Save Jobs USA challenged DHS’s authority to issue the rule. See Save Jobs USA v. DHS, 664 F. Supp. 3d 143, 148-51 (D.D.C. 2023). The district court granted DHS’s motion for summary judgment. See id. at 148 (citing Washtech, 50 F.4th at 164).1 Save Jobs USA appealed.

II

DHS says this court’s recent decision in Washtech interpreted the Immigration and Nationality Act to authorize immigration-related employment rules like the H–4 Rule. Save Jobs USA makes little effort to dispute that reading of Washtech. We therefore affirm the district court’s decision awarding summary judgment to DHS.

A

Washtech reviewed an employment rule promulgated by DHS pursuant to the INA. 50 F.4th at 169-72 (citing 8 U.S.C. § 1184(a)(1)). The rule allowed foreign students (F–1 visa holders) who had completed their coursework to work for a

1 The district court initially held that Save Jobs USA lacked standing and granted summary judgment to DHS. See Save Jobs USA v. DHS, 210 F. Supp. 3d 1, 13 (D.D.C. 2016). Our court reversed and remanded. See Save Jobs USA, 942 F.3d at 512. 5 limited time to gain practical training. Id. at 172 (citing 8 C.F.R. § 214.2(f)(5)(i), (f)(10), (f)(11)). To support the rule, DHS relied on § 1184(a)(1) and § 1103(a) of the INA. Id. at 177, 179.

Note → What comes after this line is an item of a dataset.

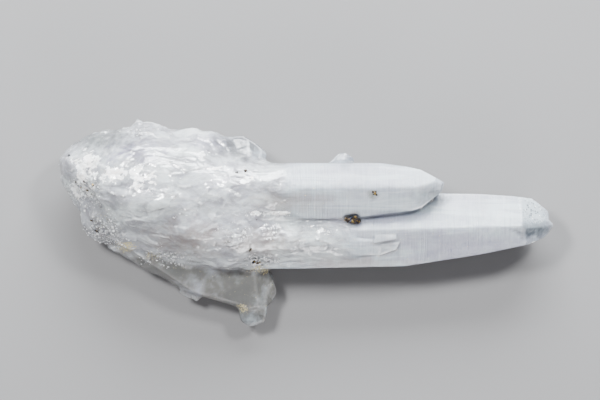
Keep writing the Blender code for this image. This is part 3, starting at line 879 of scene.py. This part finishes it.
# The floor, a wide sheet of pale matt paper under the stone, with its far edge out of sight. It is
# grey enough that the milky stone stands out.
FLOOR_REACH = 3.0
PALE_GREY = (0.165, 0.165, 0.168, 1)
sheet = bmesh.new()
bmesh.ops.create_grid(sheet, x_segments=1, y_segments=1, size=FLOOR_REACH)
floor_mesh = bpy.data.meshes.new("floor")
sheet.to_mesh(floor_mesh)
sheet.free()
paper = Look("pale_paper")
paper_grain = paper.noise(0.4, 0.4, 0.4, 3.0, 0.6)
floor_mesh.materials.append(paper.finish(paper_grain, 0.05 * MM, 0.2, Base_Color=PALE_GREY, Roughness=0.6))
floor = bpy.data.objects.new("floor", floor_mesh)
bpy.context.scene.collection.objects.link(floor)

# The camera, high above the stone and looking straight down, with the picture's top towards +Y. The
# picture's width is the one at the height where most of the outline lies.
PICTURE_WIDTH = 150.0
PICTURE_CENTRE = (-1.5, 5.9)
CAMERA_HEIGHT = 900.0
OUTLINE_HEIGHT = 10.0
FILM_WIDTH = 36.0
camera_data = bpy.data.cameras.new("camera")
camera_data.sensor_width = FILM_WIDTH
camera_data.lens = FILM_WIDTH * (CAMERA_HEIGHT - OUTLINE_HEIGHT) / PICTURE_WIDTH
camera_data.clip_start = 0.01
camera = bpy.data.objects.new("camera", camera_data)
camera.location = (PICTURE_CENTRE[0] * MM, PICTURE_CENTRE[1] * MM, CAMERA_HEIGHT * MM)
bpy.context.scene.collection.objects.link(camera)
bpy.context.scene.camera = camera

# The lights, a large soft one from the top of the picture, a weaker one from below, and a pale room.
# Two small ones bring out the sparkle of the broken skin.
STONE_MIDDLE = Vector((0, 0, 0.01))
ROOM_COLOUR = (0.80, 0.82, 0.86, 1)
ROOM_LIGHT = 0.27


def soft_light(name, place, size, watts, colour):
    """An area light that faces the stone."""
    data = bpy.data.lights.new(name, "AREA")
    data.shape = "RECTANGLE"
    data.size = size[0]
    data.size_y = size[1]
    data.energy = watts
    data.color = colour
    light = bpy.data.objects.new(name, data)
    light.location = place
    light.rotation_euler = (STONE_MIDDLE - Vector(place)).to_track_quat("-Z", "Y").to_euler()
    bpy.context.scene.collection.objects.link(light)


soft_light("key_light", (0.05, 0.50, 0.30), (0.50, 0.22), 16.0, (0.95, 0.98, 1.0))
soft_light("low_light", (0.20, -0.50, 0.25), (0.40, 0.15), 3.2, (1.0, 0.97, 0.98))
soft_light("left_spark", (-0.28, 0.22, 0.55), (0.12, 0.12), 7.0, (1.0, 1.0, 1.0))
soft_light("right_spark", (0.30, 0.30, 0.50), (0.10, 0.10), 4.6, (1.0, 1.0, 1.0))
world = bpy.data.worlds.new("room")
world.use_nodes = True
world.node_tree.nodes["Background"].inputs["Color"].default_value = ROOM_COLOUR
world.node_tree.nodes["Background"].inputs["Strength"].default_value = ROOM_LIGHT
bpy.context.scene.world = world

Washtech upheld the F–1 Rule for two key reasons relevant on this appeal.2

First, according to Washtech, § 1184(a)(1) “specifically provides” DHS with “time-and-conditions authority.” Id. at 190, 193. Because the F–1 Rule “regulates the ‘time’ and ‘conditions’ of admission for F–1 visa-holders, and because it is reasonably related to the distinct composition and purpose of that visa class, as defined in the F–1 provision, the Secretary had authority to promulgate it.” Id. at 177.

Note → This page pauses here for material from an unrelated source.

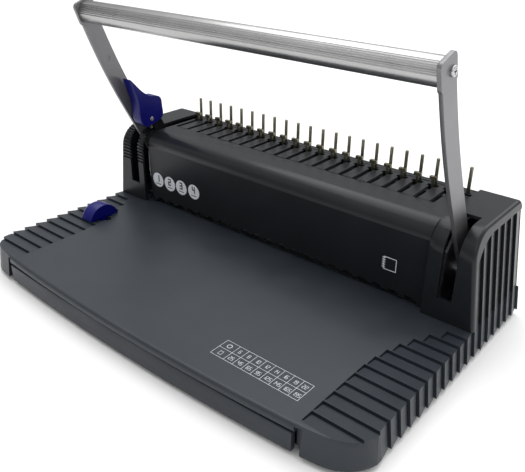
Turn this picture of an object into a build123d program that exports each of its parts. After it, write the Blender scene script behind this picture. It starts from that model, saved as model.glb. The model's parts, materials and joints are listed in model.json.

Second, according to Washtech, our precedents recognize “broad authority conferred upon DHS by sections 1184(a) and 1103(a).” Id. at 179 (cleaned up). Washtech read those precedents to mean “that the INA need not specifically authorize each and every action taken by DHS, so long as its action is reasonably related to the duties imposed upon it.” Id. (cleaned up).